Quid des crises récentes?
Les crises bancaires de 2023 ont mis en évidence l’importance de la liquidité pour la stabilité bancaire. Silicon Valley Bank et Credit Suisse n’ont-elles pas été mises à terre par des «bank runs», des retraits massifs de dépôts? De quoi rappeler que les fonds propres ne suffisent pas à garantir la stabilité d’une banque et que la liquidité est un élément crucial à prendre en compte.
Autres crises récentes, la pandémie de Covid-19 et la crise énergétique n’ont pas pris naissance dans le secteur financier. Mais les banques de la zone euro y ont bien résisté, ce qui, selon les autorités, témoigne aussi de l’efficacité des règles de fonds propres.
Quelle efficacité face à la numérisation?
La numérisation des services financiers peut amplifier les risques d’instabilité bancaire, notamment en accélérant les mouvements de capitaux et en amplifiant les rumeurs et les paniques. Le renforcement des exigences en matière de capital et de liquidité vise à atténuer ces risques en dotant les banques de coussins de sécurité plus importants pour faire face aux chocs.
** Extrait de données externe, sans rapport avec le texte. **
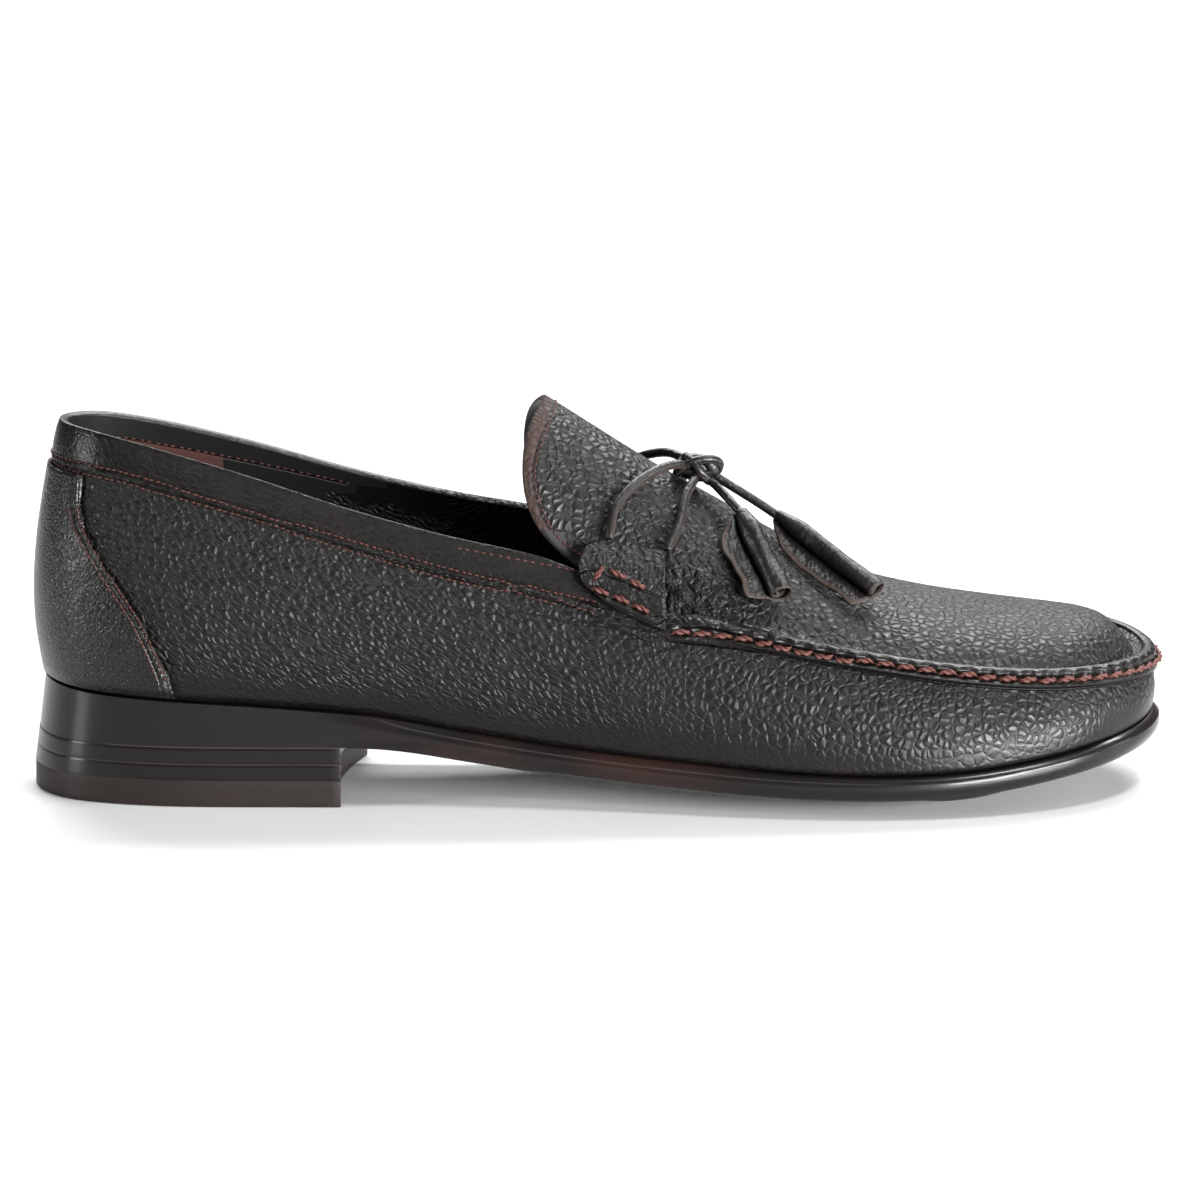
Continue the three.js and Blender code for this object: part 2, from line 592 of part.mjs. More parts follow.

Les autorités estiment que les banques ayant des fondamentaux solides, des coussins de capital élevés et des coussins de liquidité élevés sont mieux protégées contre les chocs et les réactions du marché. Des réactions très ciblées dans la zone euro lors des crises de 2023, invoque-t-on à preuve: plus une banque était faible, plus la correction du marché était importante. Cela signifie également que, si la situation devait se détériorer davantage, ces banques seraient mieux en mesure de résister. À cette aune, les fonds propres font figure de rempart contre les effets de contagion.